A cold breeze hit the commuters who exited the subway station at Nostrand Avenue and Fulton Street in Crown Heights, Brooklyn yesterday afternoon. The temperature was 36 degrees, cold enough for New Yorkers to zip up their coats, but unusually warm for the start of February.
According to the National Weather Service, this is the warmest winter of the last 40 years in New York and 47 other states. Last year, on this same date, the average temperature in the city was 13 degrees.
Samuel Dee, 66, has run the County Pharmacy on Nostrand Avenue for more than 25 years. For Dee, warm winter weather means change in his clients’ needs.
“The temperature is a big determinant of what people can catch,” Dee said. Approximately 50 clients come in every day during winter, and between 60 and 65 visit him daily during spring to treat their allergies.
“This year, we have sold a lot less of the most commonly used antibiotics to treat colds and much more cough medicine and injections, which people need to treat the flu,” said Dee. “Temperatures below 20 degrees are too cold for flu to spread. That is when you see a significant increase in colds.
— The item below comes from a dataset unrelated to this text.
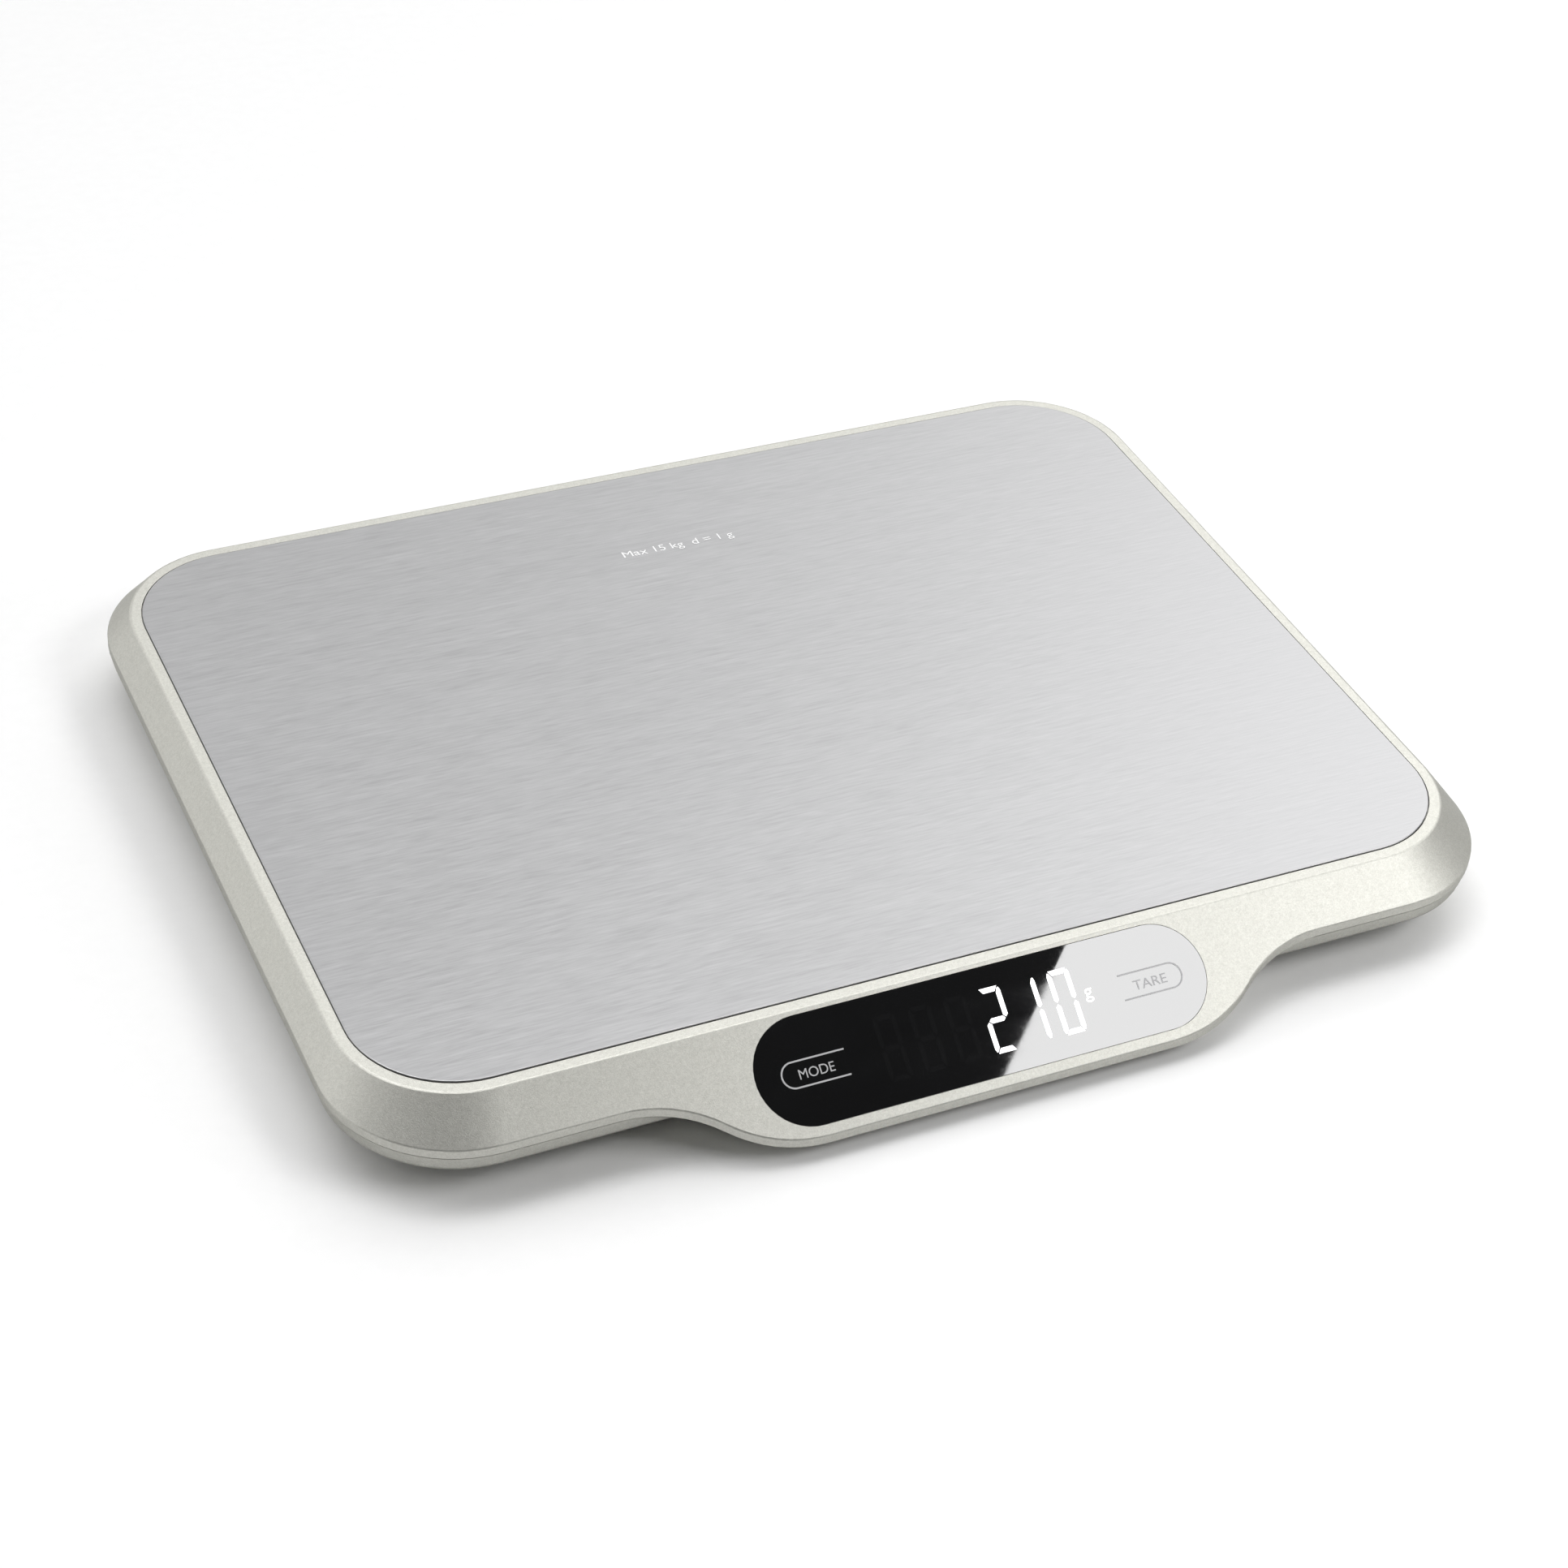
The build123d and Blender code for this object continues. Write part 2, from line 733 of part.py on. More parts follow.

In [this year´s] temperature, you see either both or more severe cases of flu.”
The pharmacist explained sales of facemasks are rising. His customers are worried about the Coronavirus. The city has seen its third suspected case of the rapidly spreading virus.
According to the World Meteorological Organization global warming has caused an increase of 33 degrees in the world’s temperature in the last five years. Still, there is no direct link between long-term global trends and short-term variations we experience from day to day. Wind speed, humidity, atmospheric pressure, and the soil’s absorption of sun rays determine the weather.
Alysta Garvey, 70, the owner of Garvey’s Hardware, has done plumbing work in Brooklyn since 1980. He said winter is typically peak time for his business—but not this year.
“Since this winter has not been that cold, the stress on the pipes around here has been less than usual, he said. “We haven’t gotten calls about burst or frozen pipes, and I don’t remember any other winter when this had happened. Luckily, we still get a lot of calls about radiators and heaters.”
But the winter is far from ending. The Climate Data Organization forecasts the next snowfall for Wednesday even though the temperature will not drop below 32 degrees.
For Shelley Marshawn, 34, winter always means a drop in business. She is the owner of Island Pops, an ice cream store on the corner of Nostrand Avenue and St. Marks Avenue and from October to March, her work mostly consists of making coffee.
“It is not very cold outside, but people are still in a winter mindset, and they don’t buy much ice cream during these months,” said Marshawn. “With the exception of a couple of weekends during January, when we sold a few cones and pints, this winter is no different for the business.”